- Task goal
Copy exactly, please, the lines of the data from its start through the line containing "BARB_END = 22.8".

Begin

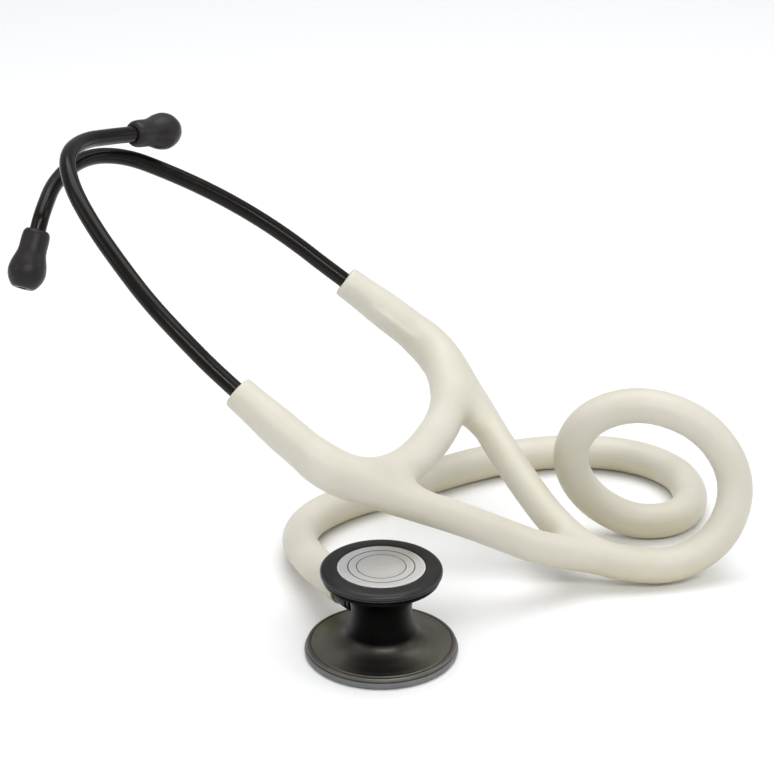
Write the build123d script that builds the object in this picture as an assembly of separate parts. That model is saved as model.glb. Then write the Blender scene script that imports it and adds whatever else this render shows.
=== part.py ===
from build123d import *
import math
import os

# ---------------------------------------------------------------------------
# Double-sided stethoscope, standing on its large diaphragm.
# Millimetres.  Origin: centre of the large diaphragm's outer face.
# +Z up through the chestpiece, +Y towards the headset, +X towards the hose loop.
# ---------------------------------------------------------------------------

# ---- chestpiece -----------------------------------------------------------
LARGE_RIM_R = 22.0          # 44 mm overall on the large side
LARGE_DIA_R = 19.5
LARGE_RIM_IN = 19.8
LARGE_RIM_TOP = 1.9
FLANGE_R = 21.45
FLANGE_TOP = 3.25
NECK_R = 8.7
SMALL_RIM_R = 17.45         # 35 mm overall on the small side
SMALL_RIM_IN = 13.4
SMALL_RIM_Z0, SMALL_RIM_Z1 = 25.1, 27.4
SMALL_DIA_R = 13.1
LABEL_R = 12.1
LABEL_TOP = 27.6
DIAPHRAGM_T = 0.4
BOSS_TOP = 26.35

# ---- stem -----------------------------------------------------------------
STEM_AZ = 125.5             # direction the hose leaves the chestpiece, degrees from +X
STEM_Z = 12.7
STEM_JOURNAL_R = 3.6
STEM_BORE_R = 3.65
STEM_COLLAR_R = 4.9
STEM_COLLAR = (9.3, 18.0)   # from the chestpiece axis
STEM_LUMEN_R = 1.2
BARB_R = 2.45
BARB_END = 22.8

# ---- hose -----------------------------------------------------------------
HOSE_R = 5.3
HOSE_BORE_R = 2.6
HOSE = [(65.07, 38.57, 9.6), (73.05, 38.32, 7.13), (88.37, 40.68, 5.4), (102.58, 46.63, 12.71),
        (107.04, 53.59, 27.82), (97.54, 59.32, 42.63), (78.95, 62.09, 49.66), (61.98, 63.31, 44.63),
        (55.69, 66.94, 29.71), (61.5, 70.97, 14.0), (75.33, 68.92, 5.59), (89.63, 70.01, 5.35),
        (96.85, 82.87, 5.49), (94.74, 100.8, 5.44), (82.72, 113.94, 5.35), (65.0, 118.54, 5.35),
        (46.9, 116.16, 5.37), (30.79, 109.44, 5.35), (16.23, 100.32, 5.35), (1.72, 90.5, 5.35),
        (-12.79, 81.16, 5.35), (-22.91, 69.19, 5.65), (-25.51, 53.14, 6.98), (-20.6, 35.69, 9.68),
        (-15.3, 21.46, 12.7), (-10.453, 14.654, 12.7)]

# ---- headset frame: U towards the ears, V to the left tube, W up off the yoke
HEADSET_ORIGIN = (51.163, 39.147, 13.972)
YAW, TILT, ROLL = 160.07, 34.03, 3.14

BRANCH_R = 4.85
BRANCH_BORE_R = 1.9
BRIDGE_R = 5.7
KNUCKLE_R = 5.2             # ball end of the bridge, inside the arm's dish
DISH_R = 5.5
ARM_R = 5.75
SOCKET_R = 4.95
SOCKET_BORE_R = 2.50
SOCKET_DEPTH = 18.0
TUBE_R = 2.45               # 4.9 mm ear tube
TUBE_BORE_R = 1.75
FLEX = (68.0, 50.0)         # where each arm flexes, in (u, v)
MOUTH = (99.37, 47.12)

BRANCH = [(3.6, 9.3, 0.4), (13.5, 15.0, 0.0), (25.5, 22.8, 0.0), (37.5, 32.0, 0.0),
          (49.0, 41.2, 0.0), (59.5, 47.2, 0.0), (66.5, 49.6, 0.0)]
BRIDGE = [(68.0, 50.0), (62.0, 47.6), (55.0, 39.5), (49.8, 26.5), (47.4, 11.0),
          (47.4, -11.0), (49.8, -26.5), (55.0, -39.5), (62.0, -47.6), (68.0, -50.0)]
SPRING = [(86.0, 44.9), (78.0, 45.7), (69.0, 46.3), (61.6, 41.2), (56.6, 31.5), (52.6, 18.0), (51.2, 6.5),
          (51.2, -6.5), (52.6, -18.0), (56.6, -31.5), (61.6, -41.2), (69.0, -46.3), (78.0, -45.7), (86.0, -44.9)]
SPRING_T, SPRING_W = 0.7, 5.0

LEFT_TUBE = [(99.37, 47.12, 0.0), (106.44, 46.47, 0.0), (119.36, 45.22, 1.0), (134.22, 42.7, 1.9),
             (148.24, 38.27, 3.16), (161.89, 32.73, 4.36), (174.65, 25.72, 6.07), (182.9, 14.46, 6.66),
             (183.86, -0.04, 6.0), (179.38, -12.93, 6.37), (175.69, -21.1, 7.19)]
RIGHT_TUBE = [(99.37, -47.12, 0.0), (106.44, -46.47, 0.0), (119.41, -45.21, 0.49), (134.21, -42.7, 0.24),
              (148.22, -38.27, -0.26), (161.82, -32.76, -1.44), (174.66, -25.71, -2.64), (182.94, -14.39, -5.35),
              (183.61, 1.5, -9.34), (178.74, 16.57, -12.06), (176.47, 19.38, -16.05)]

# ---- eartips, along the tube's end from the collar ------------------------
TIP_PROFILE = [(2.75, 0.0), (3.45, 0.3), (3.95, 1.1), (4.15, 2.4), (4.2, 4.2), (4.2, 5.6), (4.35, 7.0), (4.8, 8.6),
               (5.3, 10.2), (5.6, 11.8), (5.65, 13.0), (5.4, 14.4), (4.8, 15.8), (3.9, 17.1), (3.2, 17.7), (2.9, 17.8)]
TIP_MOUTH_R = 2.5           # the mouth closes on the tube
TIP_HOLE_R = 1.4
CORE_R = 3.3
CORE = (0.6, 10.0)
TUBE_IN_TIP = 9.0


def angle_between(a, b, c):
    return (Vector(*b) - Vector(*a)).get_angle(Vector(*c) - Vector(*b))


def radii_of(points, share=0.45):
    out = []
    for a, b, c in zip(points, points[1:], points[2:]):
        run = min((Vector(*b) - Vector(*a)).length, (Vector(*c) - Vector(*b)).length)
        turn = math.radians(angle_between(a, b, c))
        out.append(share * run / math.tan(turn / 2))
    return out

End

- Result below
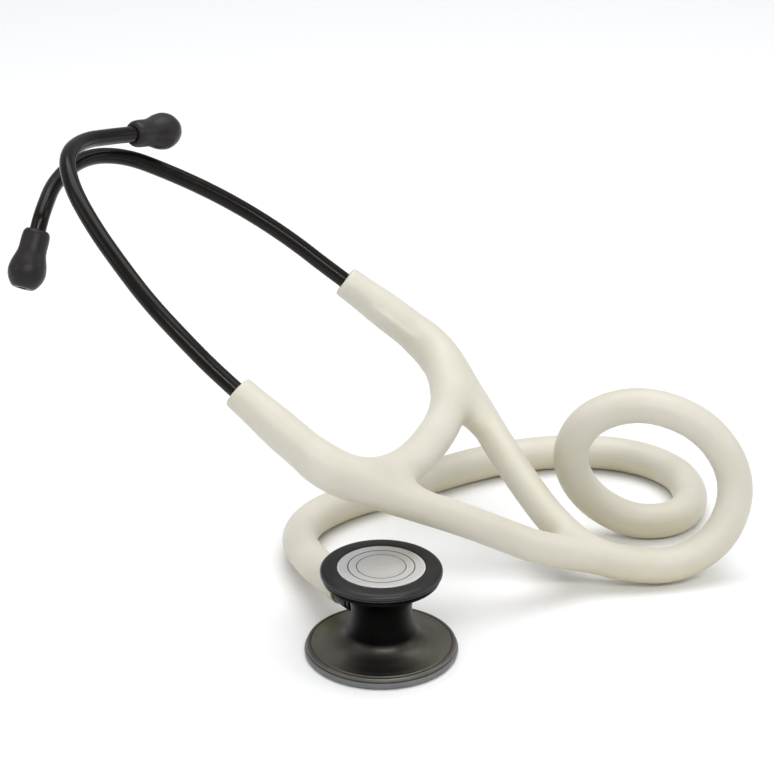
Write the build123d script that builds the object in this picture as an assembly of separate parts. That model is saved as model.glb. Then write the Blender scene script that imports it and adds whatever else this render shows.
=== part.py ===
from build123d import *
import math
import os

# ---------------------------------------------------------------------------
# Double-sided stethoscope, standing on its large diaphragm.
# Millimetres.  Origin: centre of the large diaphragm's outer face.
# +Z up through the chestpiece, +Y towards the headset, +X towards the hose loop.
# ---------------------------------------------------------------------------

# ---- chestpiece -----------------------------------------------------------
LARGE_RIM_R = 22.0          # 44 mm overall on the large side
LARGE_DIA_R = 19.5
LARGE_RIM_IN = 19.8
LARGE_RIM_TOP = 1.9
FLANGE_R = 21.45
FLANGE_TOP = 3.25
NECK_R = 8.7
SMALL_RIM_R = 17.45         # 35 mm overall on the small side
SMALL_RIM_IN = 13.4
SMALL_RIM_Z0, SMALL_RIM_Z1 = 25.1, 27.4
SMALL_DIA_R = 13.1
LABEL_R = 12.1
LABEL_TOP = 27.6
DIAPHRAGM_T = 0.4
BOSS_TOP = 26.35

# ---- stem -----------------------------------------------------------------
STEM_AZ = 125.5             # direction the hose leaves the chestpiece, degrees from +X
STEM_Z = 12.7
STEM_JOURNAL_R = 3.6
STEM_BORE_R = 3.65
STEM_COLLAR_R = 4.9
STEM_COLLAR = (9.3, 18.0)   # from the chestpiece axis
STEM_LUMEN_R = 1.2
BARB_R = 2.45
BARB_END = 22.8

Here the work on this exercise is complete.